Le journal Le Monde a ainsi publié en première page dans son numéro du 24 juillet dernier une des photos officielles que le président et ses conseillers ont composées au cours de son intrusion inopinée dans le Tour de France dont il a suivi en voiture la 17ème étape, le 22 juillet. Quelle meilleure occasion trouver que de se mettre sous les spots d’une des manifestations sportives les plus populaires pour tenter de capter un peu à son profit de la faveur qu’elle suscite ? Le futur vainqueur de l’étape pouvait se démener comme un beau diable sur sa machine, le héros du jour n’était pas lui mais le président dans une voiture de la caravane qui le suivait.
Un leurre de la métonymie trop voyant
Pour autant, la scène photographiée qui immortalise cette association d’un président de la République avec cette course centenaire vénérable est-elle si heureuse ? Ne respire-t-elle pas à plein nez le suint d’une mise en scène grossière, dopée pour tout dire comme il sied au Tour de France ?

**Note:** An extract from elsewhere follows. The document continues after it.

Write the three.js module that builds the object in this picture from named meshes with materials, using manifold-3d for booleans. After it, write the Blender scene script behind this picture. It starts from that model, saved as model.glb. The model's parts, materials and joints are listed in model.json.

Une première métonymie est d’abord exploitée de façon trop voyante : on voit le président, assis dans sa voiture, tendre avec jovialité par la vitre baissée le bras, main ouverte, vers le hors-champ ; c’est l’effet d’une cause supposée - car invisible - que le lecteur est sommé de déduire : les acclamations d’une foule rassemblée dont on ne voit pourtant pas le moindre représentant. Ainsi la popularité du président est-elle affirmée sans indices probants !

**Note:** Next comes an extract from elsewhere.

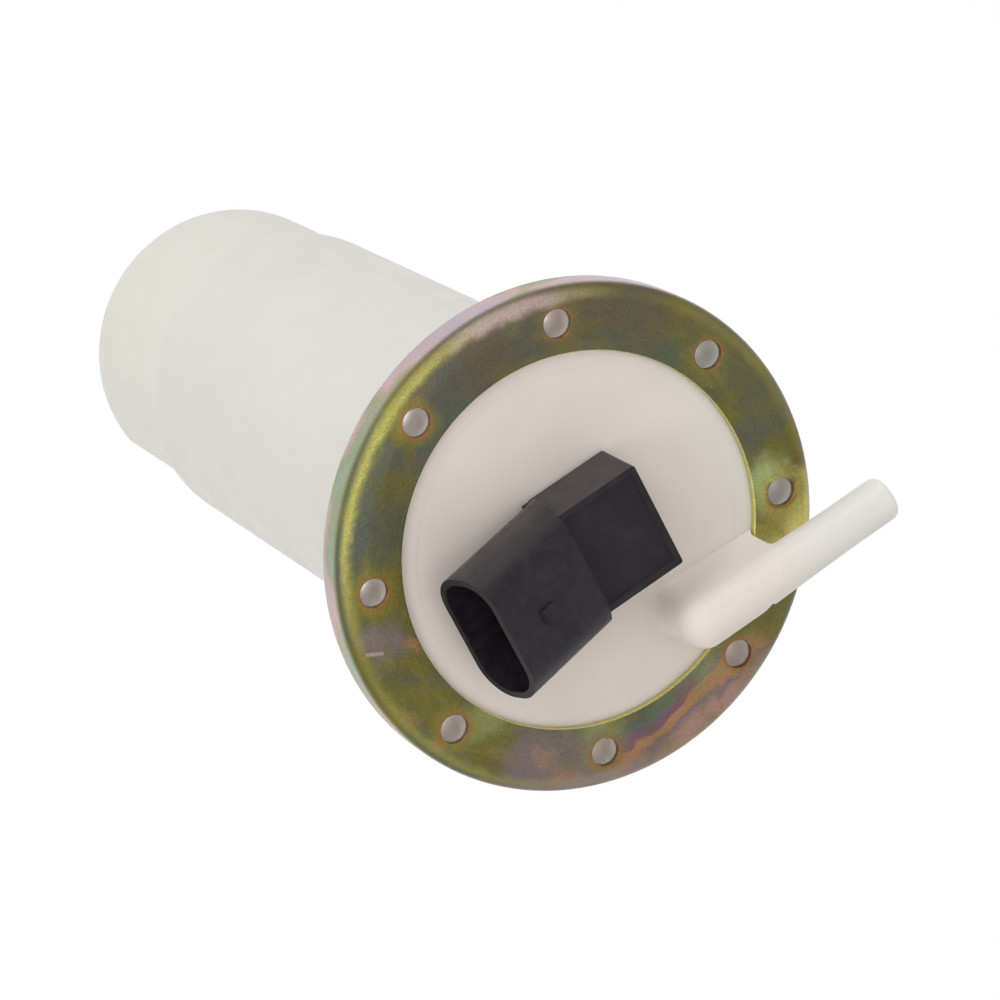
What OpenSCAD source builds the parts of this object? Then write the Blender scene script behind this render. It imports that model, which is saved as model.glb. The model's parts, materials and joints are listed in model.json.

Un leurre de l’information donnée déguisée en information extorquée trop évident
Le leurre de l’information donnée déguisée en information extorquée saute ensuite trop aux yeux, lui aussi. À l’évidence, le président prend une pose étudiée qui doit livrer de lui l’image d’un responsable en relation chaleureuse avec son peuple : c’est une information donnée. Mais, on sait que, par nature, cette variété d’information n’est pas fiable, car obligatoirement mise au service des intérêts de l’émetteur. Le président feint donc d’être photographié à son insu et/ou contre son gré en ignorant l’objectif du photographe pour faire croire à une information extorquée qui, elle, est beaucoup plus fiable, puisqu’elle échappe au filtre de l’autocensure de l’émetteur.
Les couleurs ne paraissent pas non plus avoir été laissées au hasard : à défaut du drapeau national français dressé traditionnellement à proximité du président, on en retrouve l’assortiment de couleurs : la voiture est rouge, la publicité de la carrosserie, blanche et la chemise du président, bleue comme il est d’usage pour aussi, par contraste, faire ressortir au mieux la carnation du visage. Ce pastel patriotique peut rendre le lecteur plus réceptif.
Une seconde métonymie contradictoire
Mais cette mise en scène se heurte à une contradiction insoluble. Cette immixtion du président dans le Tour de France présentait le risque de faire croire qu’il n’avait pas mieux à faire dans un contexte de crise économique sévère que de perdre une journée à s’amuser à jouer les suiveurs de la course. Sans doute est-ce la raison d’une seconde métonymie : on le voit tenir à son oreille son téléphone d’une main tandis que, de l’autre, il salue ceux qui l’acclameraient. Cet effet exhibé doit trouver sa cause cachée dans le travail d’information et de décision que le président ne cesse pas d’accomplir pour autant. Il n’est pas allé, en effet, jusqu’à revêtir un maillot de coureur : il a seulement tombé la veste, pour n’être qu’en chemise et cravate, ce qui est autant la tenue de la détente que celle du travail de bureau.
Seulement, peut-on faire deux choses à la fois ? Témoigner en les saluant du respect que l’on a pour ses fans et écouter en même temps au téléphone un interlocuteur qui vous entretient des problèmes de la France et du monde ? Qui trop embrasse mal étreint. À vouloir faire les deux choses à la fois, en est-il une qu’on accomplisse convenablement ? Ou le président écoute au téléphone son interlocuteur et son geste amical de la main, comme son sourire et son regard, n’est que simulacre. Ou c’est le contraire, il réserve son attention à ses fans et n’écoute pas son interlocuteur et, dans ce cas, le téléphone ne sert qu’à faire croire qu’il continue à travailler sérieusement dans cette foire divertissante qu’est le Tour de France.
Cette photo du Président révèle du coup l’incongruité de sa présence dans la caravane du Tour. Impossible de masquer les leurres grossiers dont la mise en scène est dopée ! Elle devient le symbole de l’opération démagogique qui consiste à venir se mêler aux réjouissances d’une manifestation populaire séculaire, assombrie depuis un certain nombre d’années par la fraude du dopage ! Sans doute est-ce pour tenter de faire contrepoids à une autre fête aussi incongrue : le dîner du Fouquet’s parmi les milliardaires le soir même de son élection en mai 2007.